Grossman's article also contradicts Maynard's assertion that the interests of older new consumers are already fulfilled in current programming. According to Grossman, "to lower their audience's age level and raise profitability, TV news producers, national and local alike, keep lightening the content of their newscasts, filling them with titillating tabloid items about crime, celebrities, and gossip, while playing down serious reporting about government, international affairs, and major public issues, whose appeal is thought to be confined mainly to older viewers." Grossman goes on to admit, "When I ran NBC News. . .I was as guilty of the age myopia as anyone."
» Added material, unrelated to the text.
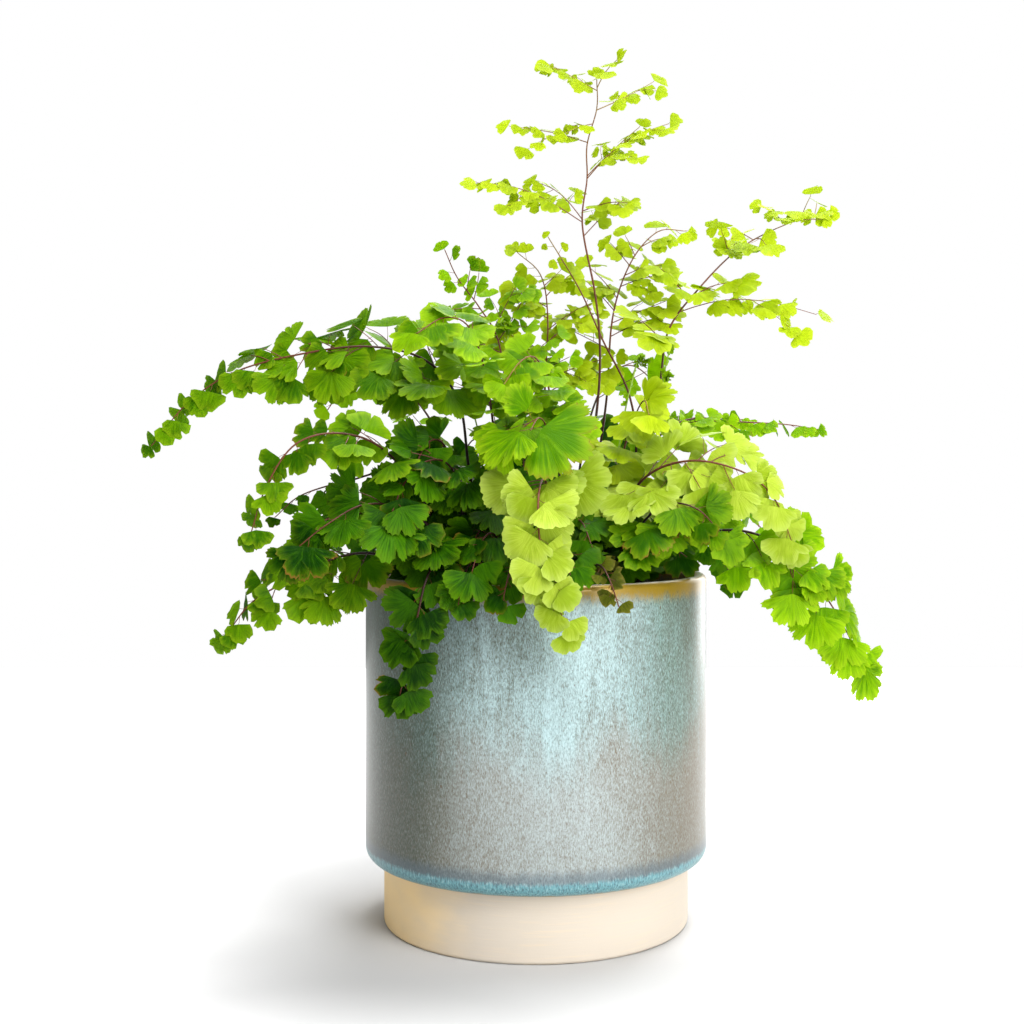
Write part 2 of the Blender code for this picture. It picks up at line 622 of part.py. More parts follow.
class Growth:
    """A frond's stem, side stems and leaflets, as they grow one after another."""

    def __init__(self, frond, number):
        self.frond = frond
        self.random = random.Random(number)
        x, y = frond.root[0] * MM, frond.root[1] * MM
        low, high = Vector((x, y, SOIL_TOP - BURIED)), Vector((x, y, SOIL_TOP + STRAIGHT_OUT))
        route = [high, *(Vector(p) * MM for p in frond.route)]
        self.line = Line([low, *simplified(curve_through(low, route, 2 * MM), STRAIGHTEST)])
        self.first = frond.bare * self.line.length
        leafy = self.line.at(self.line.length)[0] - self.line.at(self.first)[0]
        self.side = leafy.cross(leaning(frond.plane)).normalized()
        self.face = leaning(frond.tilt)
        self.side_stems = []
        self.tip = None

    def others(self, fronds, kind):
        """What the frond has to keep clear of: the pot, the soil and the other fronds."""
        return ["pot", "soil"] + [f.name + kind for f in fronds if f is not self.frond]

    def side_stem_places(self):
        """The distances at which side stems leave the stem, closer together towards its tip."""
        places, at = [], self.first
        while at < self.line.length - 0.5 * self.frond.gap * MM:
            places.append(at)
            at += self.frond.gap * MM * (1 - 0.35 * self.share(at))
        return places

    def share(self, distance):
        """How far along the leafy stretch a distance is, from 0 to 1."""
        return (distance - self.first) / (self.line.length - self.first)

    def leaf_radius(self, distance):
        """The radius of the leaflets at a distance along the stem."""
        first, last = self.frond.leaf
        return (first + (last - first) * self.share(distance)) * MM

    def stem(self, grown=0.0, tip=None):
        """The main stem, with its end leaflet once that has grown."""
        spray = Spray(self.line, self.side, (STEM_BASE + grown, STEM_TIP + grown))
        return spray.build(self.line.along, [], tip)

    def wanted_side_stems(self):
        """Every side stem wanted, as (distance, across, way out, length, leaflet radius, bare share)."""
        for share, end, radius in self.frond.sprays:
            distance = share * self.line.length
            foot, ahead = self.line.at(distance)
            out = Vector(end) * MM - foot
            across = (out - ahead * out.dot(ahead)).normalized()
            yield distance, across, out.normalized(), out.length, radius * MM, SPRAY_BARE
        for k, distance in enumerate([] if self.frond.sprays else self.side_stem_places()):
            ahead = self.line.at(distance)[1]
            share = self.share(distance)
            length = self.frond.reach * MM * (1 - share) ** 0.9 * self.random.uniform(0.85, 1.1)
            sweep = math.radians(32 + 14 * share + self.random.uniform(-6, 6))
            across = (self.side - ahead * self.side.dot(ahead)).normalized() * (1 if k % 2 else -1)
            out = (across * math.cos(sweep) + ahead * math.sin(sweep) - UP * DIP).normalized()
            if length < SHORTEST_SIDE_STEM:
                length = STALK
            yield distance, across, out, length, self.leaf_radius(distance), 0

    def grow_side_stems(self, space, others):
        """Grows the side stems, each swung clear of the other fronds or left off."""
        for k, (distance, across, out, length, radius, bare) in enumerate(self.wanted_side_stems()):
            foot, ahead = self.line.at(distance)
            for along, lift, part in SWINGS:
                swing = Matrix.Rotation(math.radians(along), 3, across.cross(ahead))
                raised = Matrix.Rotation(math.radians(lift), 3, out.cross(UP).normalized())
                line = Line([foot, foot + raised @ (swing @ out) * (length * part)])
                made = SideStem(k, line, self.face, radius, bare)
                if space.free(made.shape(CLEARANCE), others):
                    space.add(self.frond.name, made.shape())
                    self.side_stems.append(made)
                    break

    def leaflet_places(self, stem):
        """Every leaflet that a side stem wants, as (distance or None at its end, hand, leaflet)."""
        at = max(0.5 * stem.radius, stem.bare * stem.line.length)
        hand = 1 if stem.number % 2 else -1
        while stem.line.length > SHORTEST_SIDE_STEM / 2 and at < stem.line.length - 0.4 * stem.radius:
            foot, ahead = stem.line.at(at)
            sweep = math.radians(30)
            heading = stem.side * hand * math.cos(sweep) + ahead * math.sin(sweep)
            size = stem.radius * (1 - 0.2 * at / stem.line.length)
            yield at, hand, self.leaflet(foot, heading, ahead, size)
            at += LEAFLET_STEP * stem.radius
            hand = -hand
        foot, ahead = stem.line.at(stem.line.length)
        yield None, 0, self.leaflet(foot, ahead, stem.side, stem.radius)

    def leaflet(self, foot, heading, ahead, radius):
        """A leaflet that droops below its heading, with its face up and out and a little roll of its own."""
        droop = math.radians(self.random.uniform(8, 42))
        heading = (heading * math.cos(droop) - UP * math.sin(droop)).normalized()
        normal = ahead.cross(heading).normalized()
        if normal.dot(self.face) < 0:
            normal.negate()
        normal += FACING * (self.face - heading * self.face.dot(heading))
        normal = Matrix.Rotation(math.radians(self.random.uniform(-22, 22)), 3, heading) @ normal
        normal = (normal - heading * normal.dot(heading)).normalized()
        size = radius * self.random.uniform(0.85, 1.12)
        return Leaflet(foot, heading, normal, size, self.random.uniform(50, 62))

    def placed(self, leaflet, space, others):
        """The leaflet, turned clear of the other fronds and of its own, or None where nothing is clear."""
        own = self.frond.name + " leaflets"
        for turn in TURNS:
            tried = leaflet.turned(*turn)
            if not space.free(fan(tried, BLADE + 2 * CLEARANCE, CLEARANCE), others):
                continue
            if space.free(fan(tried, BLADE, 0, 0.3), [self.frond.name, own]):
                space.add(own, fan(tried))
                return tried
        return None

    def grow_leaflets(self, space, others):
        """Grows the leaflets, each turned clear of what is there or left off."""
        for stem in self.side_stems:
            for distance, hand, wanted in self.leaflet_places(stem):
                leaflet = self.placed(wanted, space, others)
                if distance is None:
                    stem.terminal = leaflet
                elif leaflet:
                    stem.laterals.append((distance, hand, leaflet))
        foot, ahead = self.line.at(self.line.length)
        leaflet = self.leaflet(foot, ahead, self.side, self.leaf_radius(self.line.length))
        self.tip = self.placed(leaflet, space, others)

    def build(self):
        """The frond as one solid object."""
        colour, roughness = TONES[self.frond.tone]
        finish = material(self.frond.name + "_green", colour, roughness)
        obj = mesh_object(self.frond.name, *self.stem(0, self.tip), finish)
        combine(obj, [mesh_object("piece", *stem.grown_shape()) for stem in self.side_stems], "UNION")
        return obj


def build_fronds(fronds):
    """Grows all the fronds in one space: first the stems, then the side stems, then the leaflets."""
    space = Space()
    space.add("pot", turned(pot_profile(), POT_SIDES))
    space.add("soil", soil_shape())
    growths = [Growth(frond, number) for number, frond in enumerate(fronds)]
    for growth in growths:
        space.add(growth.frond.name, growth.stem())
    for growth in growths:
        growth.grow_side_stems(space, growth.others(fronds, ""))
    for growth in growths:
        others = growth.others(fronds, "") + growth.others(fronds, " leaflets")
        growth.grow_leaflets(space, others)
    for growth in growths:
        growth.build()
    return growths


def main():
    """Builds the pot, the soil and the fern."""
    clear_scene()
    build_pot()
    build_soil(FRONDS)
    build_fronds(FRONDS)


main()
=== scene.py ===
"""The dressed scene of a potted maidenhair fern.

Metres, +Z up. The origin is the middle of the pot's base, and -Y is the side that the plant shows best. The
fern grows here by the same seeded rule as the solids, and is then filled out: finer leaflets in the same
places, more of them between, round wiry stems and hair-fine stalks. The pot and its soil are fine surfaces of
the solids' own form.
"""

from __future__ import annotations

import json
import logging
import math
import random
from collections.abc import Iterator, Sequence
from dataclasses import dataclass, field
from enum import Enum

import bpy
import numpy as np
from mathutils import Matrix, Vector
from mathutils.bvhtree import BVHTree

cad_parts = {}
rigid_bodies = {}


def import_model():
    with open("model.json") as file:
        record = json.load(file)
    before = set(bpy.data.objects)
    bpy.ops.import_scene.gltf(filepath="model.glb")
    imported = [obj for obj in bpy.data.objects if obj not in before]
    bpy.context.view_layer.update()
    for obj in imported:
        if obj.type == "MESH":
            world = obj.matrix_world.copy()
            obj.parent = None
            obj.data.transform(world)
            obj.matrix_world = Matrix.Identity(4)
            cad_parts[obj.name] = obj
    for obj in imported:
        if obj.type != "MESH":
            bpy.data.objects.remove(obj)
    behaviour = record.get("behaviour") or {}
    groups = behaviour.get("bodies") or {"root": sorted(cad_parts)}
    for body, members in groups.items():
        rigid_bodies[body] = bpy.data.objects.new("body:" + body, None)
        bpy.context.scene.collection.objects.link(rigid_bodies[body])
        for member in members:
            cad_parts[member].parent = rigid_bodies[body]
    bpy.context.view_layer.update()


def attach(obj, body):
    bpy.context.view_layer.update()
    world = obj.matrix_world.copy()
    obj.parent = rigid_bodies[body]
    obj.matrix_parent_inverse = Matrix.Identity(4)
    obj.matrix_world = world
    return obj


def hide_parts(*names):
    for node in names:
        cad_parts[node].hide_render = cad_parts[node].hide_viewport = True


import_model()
LOG = logging.getLogger("fern")

MM = 0.001
UP = Vector((0, 0, 1))
Shape = tuple[list, list]
Colour = tuple[float, float, float]


class Tone(Enum):
    """The ages of green, from old to new. The old green is partly painted shade; two darker copies paint
    shade.
    """

    # A darker copy of the old green: painted shade.
    INNER = "inner"
    # Old, dark green, partly painted shade low in the crown.
    DEEP = "deep"
    # A darker copy between the old and the fresh green: painted shade.
    SHADED = "shaded"
    FRESH = "fresh"
    YOUNG = "young"
    PALE = "pale"


class Edge(Enum):
    """How a leaflet's outer edge is cut: depth of clefts and height of teeth, as shares of the radius."""

    SMOOTH = (0.13, 0.022)
    LOBED = (0.23, 0.028)
    JAGGED = (0.26, 0.042)


@dataclass(frozen=True)
class Frond:
    """One frond. Lengths are in millimetres, as measured on such a plant.

    root is where its stem stands in the soil, and route the points that the stem passes, up to its tip.
    bare is the share of the stem below the first side stem, reach the longest side stem, gap the space
    between side stems, and leaf the radius that the first and last leaflets are spaced by. plane and tilt are
    the angles by which the frond's plane and its leaflets' faces turn from level towards the -Y side. edge is
    the cut of its leaflets, and fine the radius to which its first and last leaflets are drawn. sprays, where
    there are any, are its side stems one by one: the share of the stem where each leaves it, its end, and its
    leaflets' radius. A frond that is not full gets no leaflets besides those of its solid.
    A frond's leaflets may take another finish than their tone's: a darker one paints shade, a paler one is a
    tint.
    """

    name: str
    tone: Tone
    root: tuple
    route: tuple
    bare: float
    reach: float
    gap: float
    leaf: tuple
    plane: float = 0.0
    tilt: float = 0.0
    edge: Edge = Edge.LOBED
    fine: tuple = (9, 6)
    sprays: tuple = ()
    full: bool = True
    look: Tone | None = None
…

The connection between advertising and what audiences see of older people, if they see them at all, was examined by Anna Nolan Rahman and Elyse Salend when they conducted media research during the early and mid-1990s. In an article for the American Society on Aging newspaper, Aging Today (January-February 1995, page 11), they explained that highly successful programs featuring older actors, such as CBS's "Murder She Wrote" with Angela Lansbury, earned lower advertising revenue per minute than its more youth-attracting rival, "Lois and Clark," even though "Murder She Wrote" was rated number sixteen among all television shows in the May 1995 "sweeps" (twice-yearly periods when ratings are used to adjust ad rates), and "Lois and Clark," a romantic Superman adventure series, landed in the ninety-eighth spot. The same demographic bias, according to Rahman and Salend, causes "most of the major-market stations in the syndication arena" to turn down opportunities to replay even highly successful programs appealing to mature viewers.
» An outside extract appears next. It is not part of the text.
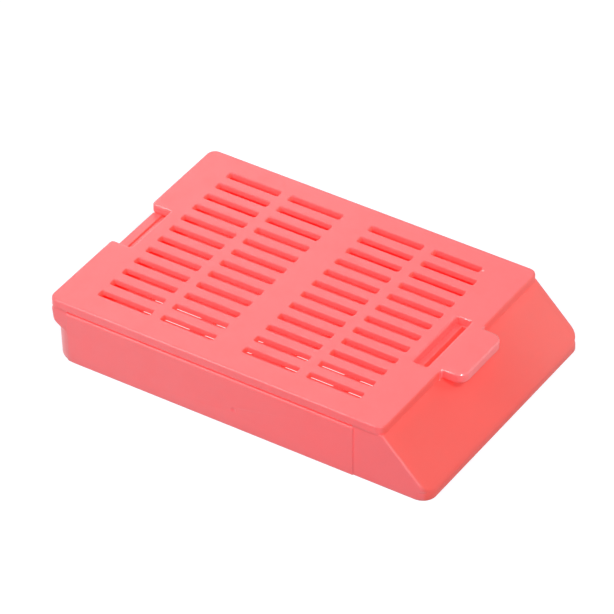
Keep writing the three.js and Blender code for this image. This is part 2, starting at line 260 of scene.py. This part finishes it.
def acetal_colour(g, place, zones, mottle):
    """Coral with a slow mottle, painted shade deeper on the side and forward faces and in the gate dimple,
    painted light towards the far side, and two painted highlights.
    """
    colour = g.mix(BODY_COLOUR, DEEP_COLOUR, mottle.rise(*MOTTLE_RANGE) * MOTTLE_SHARE)
    colour = g.mix(colour, CHEEK_SHADE_COLOUR, zones.side_shade)
    colour = g.mix(colour, g.mix(RAMP_SHADE_COLOUR, RAMP_LIT_COLOUR, zones.far_side_light), zones.front_matt_and_shade)
    colour = g.mix(colour, GATE_DIMPLE_SHADE, g.near(place, GATE_DIMPLE, GATE_RADIUS) * GATE_SHARE)
    for mark in GLINT_SPOTS:
        colour = g.mix(colour, GLINT_COLOUR, g.near(place, mark, GLINT_RADIUS))
    return colour


def painted_glow(g, zones):
    """Painted glow: red emission in the recesses, strongest deep in the well, and on the tab's front,
    standing in for light scattered through the thin walls.
    """
    glow = g.mix(NO_GLOW, GLOW_COLOUR, zones.above_foot.most(zones.well) * g.crowding(GLOW_REACH))
    glow = g.mix(glow, DEPTH_GLOW_COLOUR, zones.well * g.crowding(DEPTH_REACH))
    return g.mix(glow, TAB_GLOW_COLOUR, zones.tab_front_glow)


def acetal():
    """Satin moulded acetal, coral and slightly translucent, polished where it is handled, with painted
    shade, light, highlights and glow.
    """
    material, g = shader_tree("moulded_acetal")
    metres = g.node("ShaderNodeTexCoord", output="Object")
    place = g.node("ShaderNodeVectorMath", {"operation": "SCALE"}, {0: metres, "Scale": 1 / MM})
    true_normal = g.node("ShaderNodeNewGeometry", output="True Normal")
    zones = Zones(g, place, g.node("ShaderNodeVectorTransform", {"vector_type": "NORMAL"}, {0: true_normal}))
    mottle = g.noise(place, MOTTLE_PER_MM, detail=4, roughness=0.6)
    grain = g.noise(place, GRAIN_PER_MM, detail=2)

    worn = zones.notch.most(zones.plate).most(zones.nose)
    rounding = EDGE_ROUND + worn * (HANDLED_ROUND - EDGE_ROUND)
    rounded = g.node("ShaderNodeBevel", {"samples": 6}, {"Radius": rounding})
    flat = g.node("ShaderNodeNewGeometry", output="Normal")
    edge = 1 - g.node("ShaderNodeVectorMath", {"operation": "DOT_PRODUCT"},
                      {0: rounded, 1: flat}, output="Value")
    latch_wear = zones.plate * (WINDOW_WEAR + zones.tab * (TAB_WEAR - WINDOW_WEAR))
    polish = zones.notch.most(zones.nose * NOSE_WEAR).most(latch_wear) * edge.rise(*EDGE_TURN)
    roughness = SATIN + (mottle - NOISE_MIDDLE) * ROUGHNESS_SWING
    surface = g.node("ShaderNodeBsdfPrincipled", {"subsurface_method": "RANDOM_WALK"}, {
        "Base Color": acetal_colour(g, place, zones, mottle),
        "Roughness": roughness + zones.front_matt_and_shade * (MATT - SATIN) + polish * (POLISH - SATIN),
        "Emission Color": painted_glow(g, zones),
        "Emission Strength": 1.0,
        "IOR": INDEX,
        "Subsurface Weight": SCATTER_WEIGHT,
        "Subsurface Radius": SCATTER_RADIUS,
        "Subsurface Scale": SCATTER_SCALE,
        "Coat Weight": polish,
        "Coat Roughness": POLISH,
        "Coat IOR": COAT_INDEX,
        "Normal": g.node("ShaderNodeBump", {}, {
            "Strength": GRAIN_STRENGTH,
            "Distance": GRAIN_HEIGHT,
            "Height": grain,
            "Normal": rounded,
        }),
    })
    g.node("ShaderNodeOutputMaterial", {}, {"Surface": surface})
    return material


# ---- corners ----

def soften(obj):
    """Joins the triangles' corners and shades the rounds as curves, with the true edges left crisp."""
    weld = obj.modifiers.new("weld", "WELD")
    weld.merge_threshold = WELD_DISTANCE
    obj.modifiers.new("rounds", "NODES").node_group = bpy.data.node_groups.get("rounds") or rounds()
    flats = obj.modifiers.new("flats", "WEIGHTED_NORMAL")
    flats.mode = "FACE_AREA"
    flats.weight = 100
    flats.thresh = 0
    flats.keep_sharp = True


def rounds():
    """Smooth shading over gentle edges only, and never over the brink of a level face."""
    tree = bpy.data.node_groups.new("rounds", "GeometryNodeTree")
    tree.interface.new_socket("Geometry", in_out="INPUT", socket_type="NodeSocketGeometry")
    tree.interface.new_socket("Geometry", in_out="OUTPUT", socket_type="NodeSocketGeometry")
    g = Graph(tree)
    shape = g.node("NodeGroupInput")
    angle = g.node("GeometryNodeInputMeshEdgeAngle")
    upward = g.split(g.node("GeometryNodeInputNormal", output="True Normal"))[2] > LEVEL_FACE
    level = g.node("GeometryNodeFieldOnDomain", {"domain": "FACE", "data_type": "FLOAT"}, {0: upward})
    brink = (level - 0.5).size() < BRINK_SLACK
    gentle = (angle < SMOOTH_ANGLE) * (1 - brink)
    smooth = g.node("GeometryNodeSetShadeSmooth", {"domain": "FACE"},
                    {"Geometry": shape, "Shade Smooth": True})
    crisp = g.node("GeometryNodeSetShadeSmooth", {"domain": "EDGE"},
                   {"Geometry": smooth, "Shade Smooth": gentle})
    g.node("NodeGroupOutput", {}, {"Geometry": crisp})
    return tree


# ---- studio ----

def backdrop_light(g):
    """1 for what the camera and reflections see, 0 for light that falls on the object."""
    camera_ray, glossy_ray, transmission_ray = [
        g.node("ShaderNodeLightPath", output=name)
        for name in ("Is Camera Ray", "Is Glossy Ray", "Is Transmission Ray")
    ]
    return camera_ray.most(glossy_ray).most(transmission_ray)


def floor():
    mesh = bpy.data.meshes.new("floor")
    corners = [(x * FLOOR_HALF, y * FLOOR_HALF, 0) for x, y in ((-1, -1), (1, -1), (1, 1), (-1, 1))]
    mesh.from_pydata(corners, [], [range(4)])
    sheet = bpy.data.objects.new("floor", mesh)
    bpy.context.collection.objects.link(sheet)
    material, g = shader_tree("pale_card")
    surface = g.node("ShaderNodeBsdfPrincipled", {}, {
        "Base Color": FLOOR_SHADE,
        "Roughness": 0.9,
        "Emission Color": (1, 1, 1, 1),
        "Emission Strength": backdrop_light(g) * FLOOR_WHITE,
    })
    g.node("ShaderNodeOutputMaterial", {}, {"Surface": surface})
    mesh.materials.append(material)


def world():
    studio = bpy.data.worlds.new("studio")
    bpy.context.scene.world = studio
    studio.use_nodes = True
    g = Graph(studio.node_tree)
    seen = backdrop_light(g)
    strength = seen + (1 - seen) * WORLD_LEVEL
    air = g.node("ShaderNodeBackground", {}, {"Color": (1, 1, 1, 1), "Strength": strength})
    g.node("ShaderNodeOutputWorld", {}, {"Surface": air})


def softbox(name, towards, distance, side, level):
    """A square lamp in direction towards from the object, which adds level to a surface that faces it."""
    lamp = bpy.data.lights.new(name, "AREA")
    lamp.shape = "SQUARE"
    lamp.size = side
    lamp.energy = level * math.pi ** 2 * distance ** 2
    holder = bpy.data.objects.new(name, lamp)
    bpy.context.collection.objects.link(holder)
    direction = Vector(towards).normalized()
    holder.location = direction * distance
    holder.rotation_euler = direction.to_track_quat("Z", "Y").to_euler()


def camera():
    data = bpy.data.cameras.new("camera")
    data.lens = LENS
    data.sensor_width = SENSOR_WIDTH
    data.clip_start = 0.01
    holder = bpy.data.objects.new("camera", data)
    bpy.context.collection.objects.link(holder)
    azimuth = math.radians(AZIMUTH)
    elevation = math.radians(ELEVATION)
    back = Vector((math.sin(azimuth) * math.cos(elevation),
                   -math.cos(azimuth) * math.cos(elevation),
                   math.sin(elevation)))
    holder.location = AIM + back * DISTANCE
    upright = back.to_track_quat("Z", "Y")
    holder.rotation_euler = (upright @ Quaternion((0, 0, 1), math.radians(ROLL))).to_euler()
    bpy.context.scene.camera = holder


# ---- the object ----

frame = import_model()

finish = acetal()
for node in frame["nodes"].values():
    node.data.materials.clear()
    node.data.materials.append(finish)
    soften(node)

floor()
world()
for lamp_name, (towards, distance, side, level) in LAMPS.items():
    softbox(lamp_name, towards, distance, side, level)
camera()
bpy.context.scene.view_settings.view_transform = "Standard"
Rahman and Salend traced "a key reason" for the television industry's dogged pursuit of younger audiences to a development in the early 1950s. They explained that "when ABC was launched, the fledgling network, concentrated mostly in urban areas, had difficulty attracting older viewers, who were tuned to CBS and NBC. ABC was popular, however, among 18-to-34 year olds. Desperate for a sales hook, ABC decided to turn what was then considered a negative into a positive. Rahman and Salend quote Arnold Becker, who worked at ABC in its early years and was later vice president of Entertainment Research at CBS, as saying that ABC linked the young-adult market with adults 35 to 49 and "started singing the praises of the 18-to-49-year-old group." Becker told them that the ABC pitch used such phrases as, "Get them to buy when they're young, you'll get them for life." Or, "The young will try new things," and the refrain, "The old are set in their ways." Becker added that these age-based statements are "baloney . . . they're not true."